Verification of Key Steps

The first delicate step is the passage from

$$S\ge \frac{ab}{c}+\frac{bc}{a}+\frac{ca}{b}$$

$$\frac{ab}{c}+\frac{bc}{a}+\frac{ca}{b}\ge a+b+c.$$

A careless application of AM-GM to the three terms would only give

$$\frac{ab}{c}+\frac{bc}{a}+\frac{ca}{b}\ge 3,$$

which is dimensionally inappropriate. The correct argument pairs the terms:

$$\frac{ab}{c}+\frac{bc}{a}\ge 2b,$$

and cyclically, after which summation yields the desired inequality.
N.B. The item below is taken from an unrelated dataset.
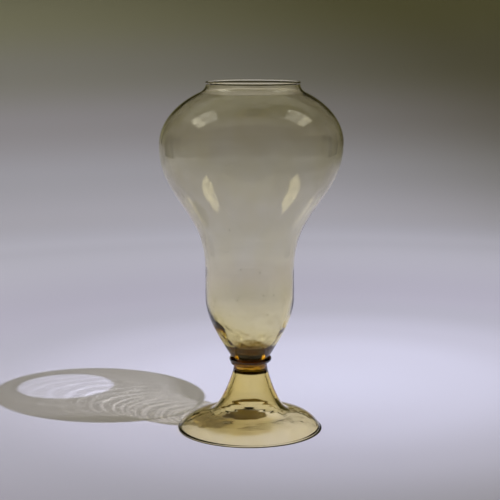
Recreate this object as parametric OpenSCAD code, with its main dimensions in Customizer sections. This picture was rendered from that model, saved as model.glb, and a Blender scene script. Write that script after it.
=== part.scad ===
// Footed blown-glass vase. A bowl with a bulb and a long waist stands on a hollow
// trumpet foot. A solid button of glass joins the two, and a glass thread is wound
// round the joint. All the pieces are round about the Z axis.
// Millimetres, +Z up. The origin is the centre of the ring that the foot rests on.

/* [Overall] */
// Height of the lip above the resting surface
total_h = 300; // [295:1:320]
// Outer radius of the glass where the bowl, the button and the foot meet
core_r = 14.6; // [12:0.1:15]

/* [Bowl] */
// Outer radius of the bulb at its widest
belly_r = 78; // [70:0.5:84]
// Height of the widest part of the bulb
belly_z = 247.3; // [240:0.1:249]
// Outer radius of the narrowest part of the waist
waist_r = 37.95; // [32:0.05:40]
// Height of the narrowest part of the waist
waist_z = 141; // [132:1:150]
// Outer radius of the slight swelling below the waist
swell_r = 38.15; // [34:0.05:42]
// Height of that swelling
swell_z = 115; // [105:1:125]
// Height of the half ellipse that makes the shoulder
shoulder_h = 53; // [50:0.5:54]
// Outer radius of the upright collar
collar_r = 39.65; // [36:0.05:41]
// Outer radius where the shoulder turns up into the collar
crease_r = 44.3; // [43:0.1:46]

/* [Bowl glass] */
// Thickness of the collar
wall_collar = 1.6; // [1.2:0.1:1.9]
// Thickness of the rounded bead along the lip
lip_d = 2; // [2:0.1:2.6]
// Thickness at the widest part of the bulb
wall_belly = 1.2; // [0.9:0.1:2.5]
// Thickness at the waist
wall_waist = 1; // [0.8:0.1:2.5]
// Thickness at the swelling
wall_swell = 1.8; // [1.2:0.1:3]
// Thickness low in the bowl, just above its rounded floor
wall_low = 3.6; // [3:0.1:4.2]
// Height of the bowl's inner floor
floor_z = 69.6; // [67:0.1:74]

/* [Foot] */
// Outer radius of the foot
foot_r = 62; // [56:0.5:70]
// Height of the foot's top, where the button sits
foot_top_z = 54; // [52:0.5:56]
// Radius at which the trumpet turns into the dish
shelf_r = 36.1; // [32:0.1:40]
// Height at which the trumpet turns into the dish
shelf_z = 14.6; // [12:0.1:18]
// Thickness of the foot's glass near its top
foot_wall_top = 3.4; // [2.5:0.1:4]
// Thickness of the foot's glass where the trumpet widens
foot_wall_flare = 3.9; // [3:0.1:4.5]
// Thickness of the foot's glass near its edge
foot_wall_edge = 2.2; // [1.8:0.1:2.6]
// Height of the top of the hollow inside the foot
hollow_z = 50.2; // [46:0.1:51]
// Width of the worn ring that the foot rests on
rest_w = 1.2; // [0.6:0.1:2]

/* [Thread] */
// Thickness of the glass thread
thread_d = 5.2; // [4:0.1:6]
// Outer radius of the wound thread
thread_r = 18.2; // [17:0.1:19]
// Thickness of the thread's tail, which runs on below the first turn
tail_d = 3; // [2:0.1:3.5]
// Angle that the tail covers before it was cut off
tail_angle = 150; // [90:5:200]

/* [Hidden] */

$fn = 96;

// Number of straight steps in one curve of an outline
curve_steps = 18;

// The joint: the bowl's foot, the button and the thread.
bowl_base_z = 60;            // the flat on which the bowl meets the button
bowl_spring = [16.3, 63.3];  // where the bowl's outside leaves the thread
thread_z = 61.5;             // the height of the thread's middle
tail_z = 58.2;               // the height of the tail's middle
tail_end_angle = -78;        // where the tail was cut off, just right of the front
thread_sink = 0.5;           // how far the soft tail is pressed into the joint
button_waist = 0.3;

// The bowl's outline: how far each curve runs straight on at its two ends.
rise_angle = 58;             // slope of the bowl where it leaves the thread
rise_run = [20.7, 16];
flare_run = [51, 45];
neck_run = [2.6, 3.4];
shoulder_end = acos(crease_r / belly_r);
lip_turn = -40;              // where the collar's outside meets the lip's bead
cavity_step = 4;             // the rise's step at which the even wall begins
cavity_run = [15, 3.5];

// The foot's outline.
shelf_slope = 9;             // fall of the outline where trumpet and dish meet
trumpet_run = [3.6, 11];
dish_run = [19.3, 6.5];
edge_r = foot_wall_edge / 2; // the foot's edge is round
edge_turn = 45;              // where the dish's upper side meets the round edge
flare_r = 24;                // radius of the trumpet's outside where its wall is thickest
hollow_run = [10.4, 1.2];
hollow_join = 3;             // the trumpet's step at which its even wall begins

// A cubic curve from p0 to p3 that leaves along p0-p1 and arrives along p2-p3.
function bezier(p0, p1, p2, p3) =
    [for (i = [0 : curve_steps])
        let (t = i / curve_steps, u = 1 - t)
        u * u * u * p0 + 3 * u * u * t * p1 + 3 * u * t * t * p2 + t * t * t * p3];

function polar(radius, angle) = radius * [cos(angle), sin(angle)];

function arc(centre, radius, from, to) =
    [for (i = [0 : curve_steps]) centre + polar(radius, from + (to - from) * i / curve_steps)];

function tail_of(points, first) = [for (i = [first : len(points) - 1]) points[i]];
function reversed(points) = [for (i = [len(points) - 1 : -1 : 0]) points[i]];
function unit(v) = v / norm(v);

// The unit vector along a curve at one of its points.
function along(points, i) =
    unit(points[min(i + 1, len(points) - 1)] - points[max(i - 1, 0)]);

// A curve moved to its left by walls[i] at each point.
function moved_left(points, walls) =
    [for (i = [0 : len(points) - 1])
        let (d = along(points, i))
        points[i] + walls[i] * [-d[1], d[0]]];

// The bowl's outside, in four stretches from the thread up to the lip.
rise = bezier(bowl_spring, bowl_spring + polar(rise_run[0], rise_angle),
              [swell_r, swell_z - rise_run[1]], [swell_r, swell_z]);
waist_half = (waist_z - swell_z) / 2;
waist = bezier([swell_r, swell_z], [swell_r, swell_z + waist_half],
               [waist_r, waist_z - waist_half], [waist_r, waist_z]);
flare = bezier([waist_r, waist_z], [waist_r, waist_z + flare_run[0]],
               [belly_r, belly_z - flare_run[1]], [belly_r, belly_z]);
shoulder = [for (i = [0 : curve_steps])
    let (a = shoulder_end * i / curve_steps)
    [belly_r * cos(a), belly_z + shoulder_h * sin(a)]];
shoulder_top = shoulder[curve_steps];
shoulder_dir = along(shoulder, curve_steps);
collar_top_z = total_h - lip_d;
collar = bezier(shoulder_top, shoulder_top + neck_run[0] * shoulder_dir,
                [collar_r, collar_top_z - neck_run[1]], [collar_r, collar_top_z]);
lip = arc([collar_r - wall_collar + lip_d / 2, total_h - lip_d / 2], lip_d / 2, lip_turn, 180);

bowl_side = concat(rise, tail_of(waist, 1), tail_of(flare, 1),
                   tail_of(shoulder, 1), tail_of(collar, 1));

// Thickness of the bowl's glass at a height.
function bowl_wall(z) =
    lookup(z, [[rise[cavity_step][1], wall_low], [swell_z, wall_swell], [waist_z, wall_waist],
               [belly_z, wall_belly], [collar_top_z, wall_collar]]);

bowl_lined = tail_of(bowl_side, cavity_step);
bowl_inside = moved_left(bowl_lined, [for (p = bowl_lined) bowl_wall(p[1])]);
bowl_floor = bezier([0, floor_z], [cavity_run[0], floor_z],
                    bowl_inside[0] - cavity_run[1] * along(bowl_inside, 0), bowl_inside[0]);

// The foot's outside, from its top out to its round edge.
shelf = [shelf_r, shelf_z];
trumpet = bezier([core_r, foot_top_z], [core_r, foot_top_z - trumpet_run[0]],
                 shelf - polar(trumpet_run[1], -shelf_slope), shelf);
edge_centre = [foot_r - edge_r, edge_r];
edge_top = edge_centre + polar(edge_r, edge_turn);
dish = bezier(shelf, shelf + polar(dish_run[0], -shelf_slope),
              edge_top + polar(dish_run[1], edge_turn + 90), edge_top);
edge = arc(edge_centre, edge_r, edge_turn, -90);

// Thickness of the foot's glass at a radius.
function foot_wall(radius) =
    lookup(radius, [[core_r, foot_wall_top], [flare_r, foot_wall_flare],
                    [shelf_r, foot_wall_edge + 0.4], [foot_r, foot_wall_edge]]);

foot_side = concat(trumpet, tail_of(dish, 1));
foot_under = moved_left(reversed(foot_side), [for (p = reversed(foot_side)) foot_wall(p[0])]);
foot_inside = [for (i = [0 : len(foot_under) - 1 - hollow_join]) foot_under[i]];
hollow_end = foot_inside[len(foot_inside) - 1];
hollow_dir = along(foot_inside, len(foot_inside) - 1);
hollow_top = bezier(hollow_end, hollow_end + hollow_run[1] * hollow_dir,
                    [hollow_run[0], hollow_z], [0, hollow_z]);

// The bowl as a solid lump, as it was before it was blown hollow.
module bowl_body() {
    rotate_extrude()
        polygon(concat([[0, bowl_base_z], [core_r, bowl_base_z]],
                       bowl_side, [[0, collar_top_z]]));
}

module bowl() {
    color([0.80, 0.74, 0.52, 0.45])
        rotate_extrude()
            polygon(concat([[0, bowl_base_z], [core_r, bowl_base_z]],
                           bowl_side, lip, reversed(bowl_inside),
                           tail_of(reversed(bowl_floor), 1)));
}

// The button is solid and very slightly waisted.
module avolio_body() {
    waisted = bezier([core_r, foot_top_z], [core_r - button_waist, foot_top_z + 2],
                     [core_r - button_waist, bowl_base_z - 2], [core_r, bowl_base_z]);
    rotate_extrude()
        polygon(concat([[0, foot_top_z]], waisted, [[0, bowl_base_z]]));
}

module avolio() {
    color([0.55, 0.38, 0.08, 0.8])
        avolio_body();
}

// One full turn of thread, and the tail that runs on below it.
module neck_thread() {
    color([0.45, 0.28, 0.06, 0.85])
        difference() {
            union() {
                rotate_extrude()
                    translate([thread_r - thread_d / 2, thread_z])
                        circle(d = thread_d);
                rotate([0, 0, tail_end_angle - tail_angle])
                    rotate_extrude(angle = tail_angle)
                        translate([core_r + tail_d / 2 - thread_sink, tail_z])
                            circle(d = tail_d);
            }
            bowl_body();
            avolio_body();
        }
}

module foot() {
    color([0.78, 0.70, 0.42, 0.5])
        rotate_extrude()
            polygon(concat([[0, foot_top_z]], foot_side, tail_of(edge, 1),
                           [[foot_r - edge_r - rest_w, 0]],
                           tail_of(foot_inside, 1), tail_of(hollow_top, 1)));
}

bowl();
avolio();
neck_thread();
foot();
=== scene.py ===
import math

import bpy
import numpy as np
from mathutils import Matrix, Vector, noise


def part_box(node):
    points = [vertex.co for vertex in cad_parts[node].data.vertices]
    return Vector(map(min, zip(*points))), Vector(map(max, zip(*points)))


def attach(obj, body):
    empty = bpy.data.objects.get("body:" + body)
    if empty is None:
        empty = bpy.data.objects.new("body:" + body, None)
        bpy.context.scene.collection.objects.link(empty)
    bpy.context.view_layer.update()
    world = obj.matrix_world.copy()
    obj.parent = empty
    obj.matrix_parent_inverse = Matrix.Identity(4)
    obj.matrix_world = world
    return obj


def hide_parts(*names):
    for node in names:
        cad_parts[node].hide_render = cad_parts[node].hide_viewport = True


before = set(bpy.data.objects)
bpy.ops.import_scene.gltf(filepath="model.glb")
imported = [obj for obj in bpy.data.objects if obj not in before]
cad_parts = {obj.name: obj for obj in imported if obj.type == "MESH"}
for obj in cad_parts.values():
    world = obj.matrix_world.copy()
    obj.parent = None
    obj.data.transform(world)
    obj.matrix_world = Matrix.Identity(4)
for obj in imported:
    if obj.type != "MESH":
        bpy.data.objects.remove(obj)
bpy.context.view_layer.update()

MM = 0.001

# The camera stands in front of the vase, at -Y, and looks a little down at it.
CAMERA_BACK = 1.1563
CAMERA_HEIGHT = 0.3456
CAMERA_DOWN = math.radians(9.29)
CAMERA_LENS = 98.5


def link(ob):
    bpy.context.scene.collection.objects.link(ob)
    return ob


def add_camera():
    data = bpy.data.cameras.new("camera")
    data.lens = CAMERA_LENS
    data.sensor_width = 36.0
    camera = link(bpy.data.objects.new("camera", data))
    camera.location = (0.0, -CAMERA_BACK, CAMERA_HEIGHT)
    camera.rotation_euler = (math.pi / 2 - CAMERA_DOWN, 0.0, 0.0)
    bpy.context.scene.camera = camera


add_camera()

# ---------------------------------------------------------------- sizes from the CAD

BOWL_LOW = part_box("bowl")[0][2]
FOOT_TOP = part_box("foot")[1][2]
CORE_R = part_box("avolio")[1][0]
THREAD_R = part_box("neck_thread")[1][0]
THREAD_LOW, THREAD_TOP = (corner[2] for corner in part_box("neck_thread"))

AROUND = 256          # steps round the axis
GAP = 0.02 * MM       # between two fused faces, so that a ray meets them in order

TAIL_END = math.radians(-78)       # where the thread's tail was cut off
TAIL_SWEEP = math.radians(150)     # how far round the tail runs
THREAD_D = 5.2 * MM
THREAD_Z = THREAD_TOP - THREAD_D / 2
THREAD_C = THREAD_R - THREAD_D / 2
TAIL_D = 3.0 * MM
TAIL_SINK = 0.5 * MM               # how far the soft tail is pressed into the neck
TAIL_Z = THREAD_LOW + TAIL_D / 2
TAIL_C = CORE_R + TAIL_D / 2 - TAIL_SINK
THREAD_REACH = 2.38 * MM           # half the height over which the turn stands off the neck
THREAD_HIGH = THREAD_Z + THREAD_REACH
THREAD_TURN_LOW = THREAD_Z - THREAD_REACH
THREAD_TAIL_LOW = THREAD_LOW + 0.06 * MM

# ---------------------------------------------------------------- outlines
# A round piece takes its outline from its CAD node: the section at azimuth 0, which
# the node's mesh holds as a chain of edges.


def outline(node, start):
    """The node's half section as rows of (radius, height), from its end nearest start."""
    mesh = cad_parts[node].data
    key = {}
    for v in mesh.vertices:
        if abs(v.co.y) < 2e-6 and v.co.x > -2e-6:
            key[v.index] = (round(v.co.x * 1e6), round(v.co.z * 1e6))
    near = {}
    for e in mesh.edges:
        a, b = (key.get(i) for i in e.vertices)
        if a is not None and b is not None and a != b:
            near.setdefault(a, set()).add(b)
            near.setdefault(b, set()).add(a)
    ends = [k for k in near if len(near[k]) == 1]
    at = min(ends, key=lambda k: math.hypot(k[0] * 1e-6 - start[0], k[1] * 1e-6 - start[1]))
    chain = [at]
    while True:
        onward = [k for k in near[chain[-1]] if k not in chain[-2:]]
        if not onward:
            break
        chain.append(onward[0])
    return np.array(chain, float) * 1e-6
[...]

The second delicate step is the factorization in Lemma 3. Starting from

$$a^4+b^4-a^3b-ab^3,$$

one must check carefully that

$$a^4+b^4-a^3b-ab^3 =(a-b)^2(a+b)^2.$$

Expanding the right-hand side gives

$$(a^2-2ab+b^2)(a^2+2ab+b^2) =(a^2+b^2)^2-(2ab)^2 =a^4+b^4-2a^2b^2,$$

which is not the same expression. Thus that factorization is incorrect.

The correct computation is

$$a^4+b^4-a^3b-ab^3 =(a-b)(a^3-b^3) =(a-b)^2(a^2+ab+b^2)\ge0.$$

This is the identity actually needed for the proof.

The third delicate step is the summation of the cyclic inequalities. Each term $\frac{a^3}{bc}$ appears in exactly two of them, so the left-hand side becomes

$$2\left(\frac{a^3}{bc}+\frac{b^3}{ca}+\frac{c^3}{ab}\right),$$

which explains the final division by $2$.

Alternative Approaches

The lower bound can also be derived directly from Cauchy-Schwarz in Engel form:

$$\frac{a^2+b^2}{2c} = \frac{a^2}{2c}+\frac{b^2}{2c},$$

so that

$$S=\frac12\sum_{\text{cyc}} \left(\frac{a^2}{b}+\frac{a^2}{c}\right).$$

Applying Titu's lemma to the six terms gives

$$S\ge \frac{(2a+2b+2c)^2}{2(a+b+c+a+b+c)} =a+b+c.$$

For the upper bound, one may write

$$\frac{a^3}{bc}-\frac{a^2}{2b}-\frac{a^2}{2c} = \frac{a^2\bigl(2a-b-c\bigr)}{2bc}$$

and sum cyclically. The resulting expression can then be transformed into

$$\frac12\sum_{\text{cyc}} \frac{(a-b)^2(a+b)}{ab},$$

which is nonnegative. The main proof is preferable because it uses a simple two-variable inequality whose cyclic sum immediately produces the required estimate.